Access to the program significantly increases students’ likelihood of graduating high school—a major predictor of long-term success. A randomized controlled trial evaluation of the program conducted by the Department of Education found a 12 percentage-point difference between the treatment and control groups, meaning that the offer of a scholarship resulted in graduation rates of 82 percent, versus 70 percent for students who were not offered a scholarship. The authors estimate that actual use of a scholarship to attend a private school of choice increased graduation rates 21 percentage points

The program also raises parents’ perceptions of school safety and their level of satisfaction with their child’s school.

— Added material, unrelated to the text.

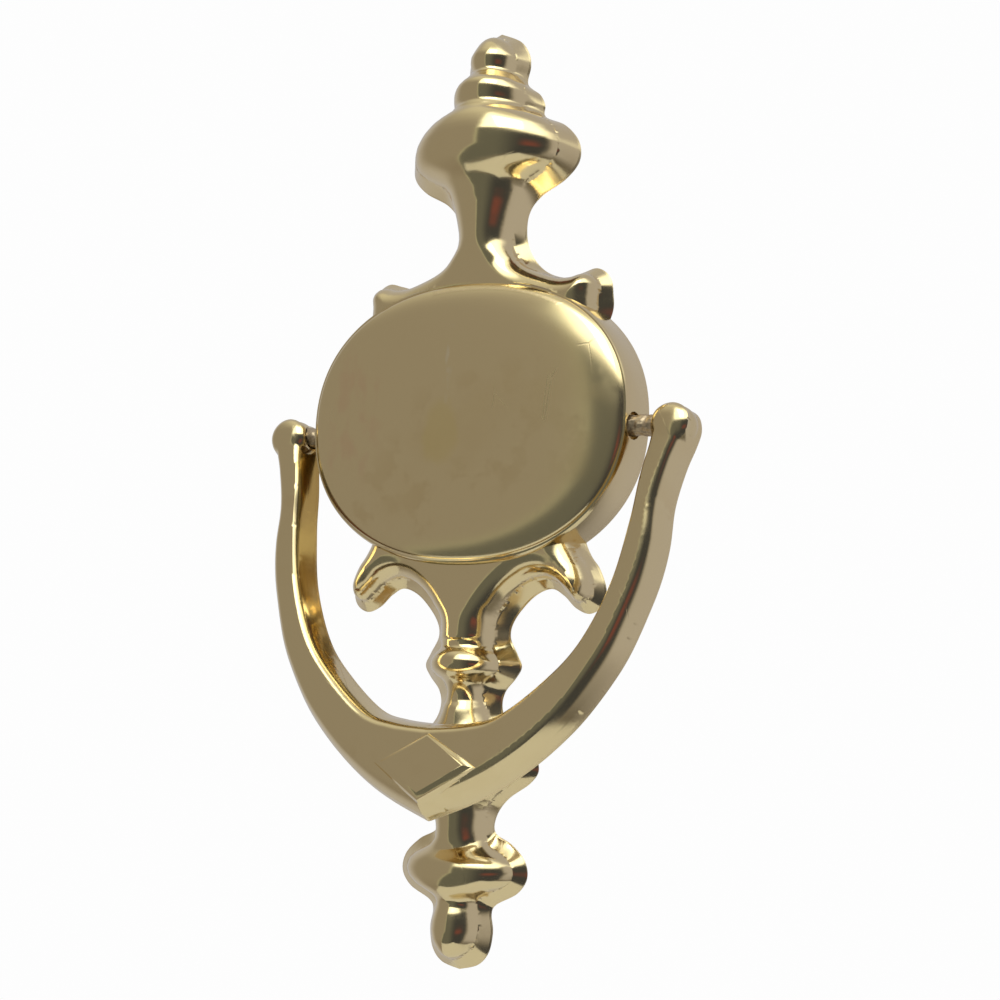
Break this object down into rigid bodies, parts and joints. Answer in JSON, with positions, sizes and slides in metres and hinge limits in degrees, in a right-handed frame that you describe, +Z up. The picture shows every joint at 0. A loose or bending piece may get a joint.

Yet, even as the administration is trying to zero-out funding for this highly successful program it’s proposing an eye-popping 41 percent hike in the Department of Education’s budget.

That proposed budget increase is just the beginning of the Biden administration’s recent spending spree. The American Rescue Plan, which Biden signed into law in March, included $130 billion for elementary and secondary schools (nearly double the Department of Education’s annual budget). Additionally, the president’s $102.8 billion FY2022 discretionary request for the agency includes the American Families Plan, which would establish everything from “free” federal preschool to “free” community college.

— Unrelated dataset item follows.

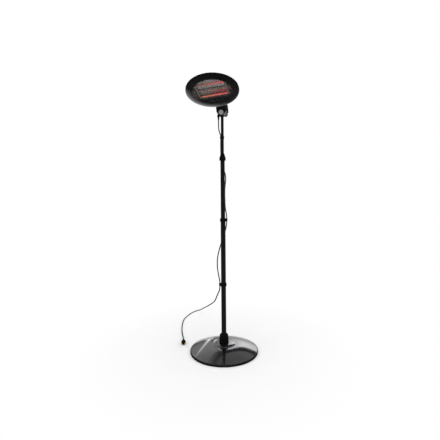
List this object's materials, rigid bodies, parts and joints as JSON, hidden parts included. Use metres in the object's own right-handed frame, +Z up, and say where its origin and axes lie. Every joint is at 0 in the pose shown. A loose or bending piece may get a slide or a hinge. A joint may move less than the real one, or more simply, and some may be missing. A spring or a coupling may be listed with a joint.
{
  "type": "patio heater",
  "caption": "Free-standing infrared patio heater: weighted round base, telescoping pole, leaning bracket and a tilting round head with three quartz tubes.",
  "frame": {"origin": "centre of the base's underside, on the pole's axis", "axes": "+Z up along the pole, -Y towards the front, where the head reaches out over the user, +X to the right seen from the front"},
  "size_m": [0.6153, 1.2591, 1.9871],
  "materials": {
    "cast_iron": "rough casting",
    "gloss_black": "gloss",
    "satin_black": "satin",
    "moulded_black": "fine grain",
    "cast_black": "black powder coat",
    "rubber": "matte",
    "zinc": "zinc plated",
    "silver": "satin silver",
    "grey_cap": "matte",
    "polished": "polished",
    "quartz": "clear, orange glow",
    "element": "glowing resistance wire",
    "ceramic": "matte ceramic",
    "brass": "plain"
  },
  "bodies": {
    "root": {"base_weight": "cast_iron", "base_cover": "gloss_black", "edge_trim": "rubber", "pole_foot": "satin_black", "foot_bolt_1": "zinc", "foot_bolt_2": "zinc", "foot_bolt_3": "zinc", "base_collar": "moulded_black", "lower_pole": "satin_black", "middle_pole": "satin_black", "upper_pole": "satin_black", "pole_joint_lower": "moulded_black", "pole_joint_upper": "moulded_black", "lock_sleeve": "moulded_black", "cable_clip_lower": "moulded_black", "cable_clip_middle": "moulded_black", "cord_lower": "rubber", "cord_cross": "rubber", "plug_body": "rubber", "plug_pins": "brass"},
    "lock_ring": {"lock_nut": "moulded_black"},
    "slider": {"inner_pole_bush": "moulded_black", "cable_clip_upper": "moulded_black"},
    "mast": {"inner_pole": "satin_black", "pole_head": "cast_black", "pole_head_screw": "zinc", "cord_gland": "rubber", "cord_upper": "rubber"},
    "lean_lock": {"lean_knob": "moulded_black", "lean_knob_cap": "grey_cap"},
    "yoke": {"bracket": "cast_black", "bracket_cover": "cast_black", "cover_screw_1": "zinc", "cover_screw_2": "zinc", "terminal_block": "ceramic", "pivot_bolt": "silver", "pivot_nut": "zinc", "tilt_bolt": "satin_black", "tilt_nut": "satin_black"},
    "head": {"neck": "cast_black", "neck_screw_1": "zinc", "neck_screw_2": "zinc", "rear_shell": "gloss_black", "front_bezel": "gloss_black", "bezel_screw_1": "satin_black", "bezel_screw_2": "satin_black", "bezel_screw_3": "satin_black", "wire_guard": "satin_black", "reflector_pan": "polished", "reflector": "polished", "quartz_tube_1": "quartz", "quartz_tube_2": "quartz", "quartz_tube_3": "quartz", "heating_element_1": "element", "heating_element_2": "element", "heating_element_3": "element", "tube_holder_left": "polished", "tube_holder_right": "polished", "ceramic_bar_left": "ceramic", "ceramic_bar_right": "ceramic"}
  },
  "joints": [
    {"name": "height_slide", "type": "slide", "parent": "root", "child": "slider", "axis": [0, 0, 1], "range_m": [-0.1, 0.06], "deforming": ["cord_cross"]},
    {"name": "head_swivel", "type": "hinge", "parent": "slider", "child": "mast", "pos_m": [0, 0, 1.5], "axis": [0, 0, 1], "range_deg": [-50, 50]},
    {"name": "lock_twist", "type": "hinge", "parent": "root", "child": "lock_ring", "pos_m": [0, 0, 1.44], "axis": [0, 0, 1], "range_deg": [0, 90]},
    {"name": "bracket_lean", "type": "hinge", "parent": "mast", "child": "yoke", "pos_m": [0, 0, 1.7708], "axis": [0.2164, 0.9763, 0], "range_deg": [-8.4, 21.6]},
    {"name": "lean_knob_turn", "type": "hinge", "parent": "mast", "child": "lean_lock", "pos_m": [0.02433, -0.04432, 1.75155], "axis": [0.2164, 0.9763, 0], "range_deg": [-180, 180]},
    {"name": "head_tilt", "type": "hinge", "parent": "yoke", "child": "head", "pos_m": [-0.0101, 0.00224, 1.8602], "axis": [0.9698, -0.215, 0.1149], "range_deg": [-47, 18]}
  ]
}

>>> In a Rebuke to Teachers Unions, School Choice Is Going Gangbusters in the States

Compared to the bloated budget proposal, the scholarship program’s cost is couch-cushion change. Yet somehow this is a bridge too far for team Biden.

Perhaps the problem is that the scholarships don’t cost enough. The maximum scholarship award is $8,857 in K-8 and $13,287 for high school—chump change compared to the more than $27,000 per-child, per-year spent in D.C. Public Schools.

Put differently, taxpayers spend over $350,000 per child in D.C. public schools to get them from kindergarten to graduation, yet expend a little more than one-third of that—$132,861—to graduate a student through the D.C. scholarship program.

But school safety, improved academic attainment, happier students and parents, and massive savings appear to be less persuasive to the Biden administration than the teachers’ unions and their deep pockets.

For the sake of thousands of D.C. students, it’s once again time to fight for this critically important program.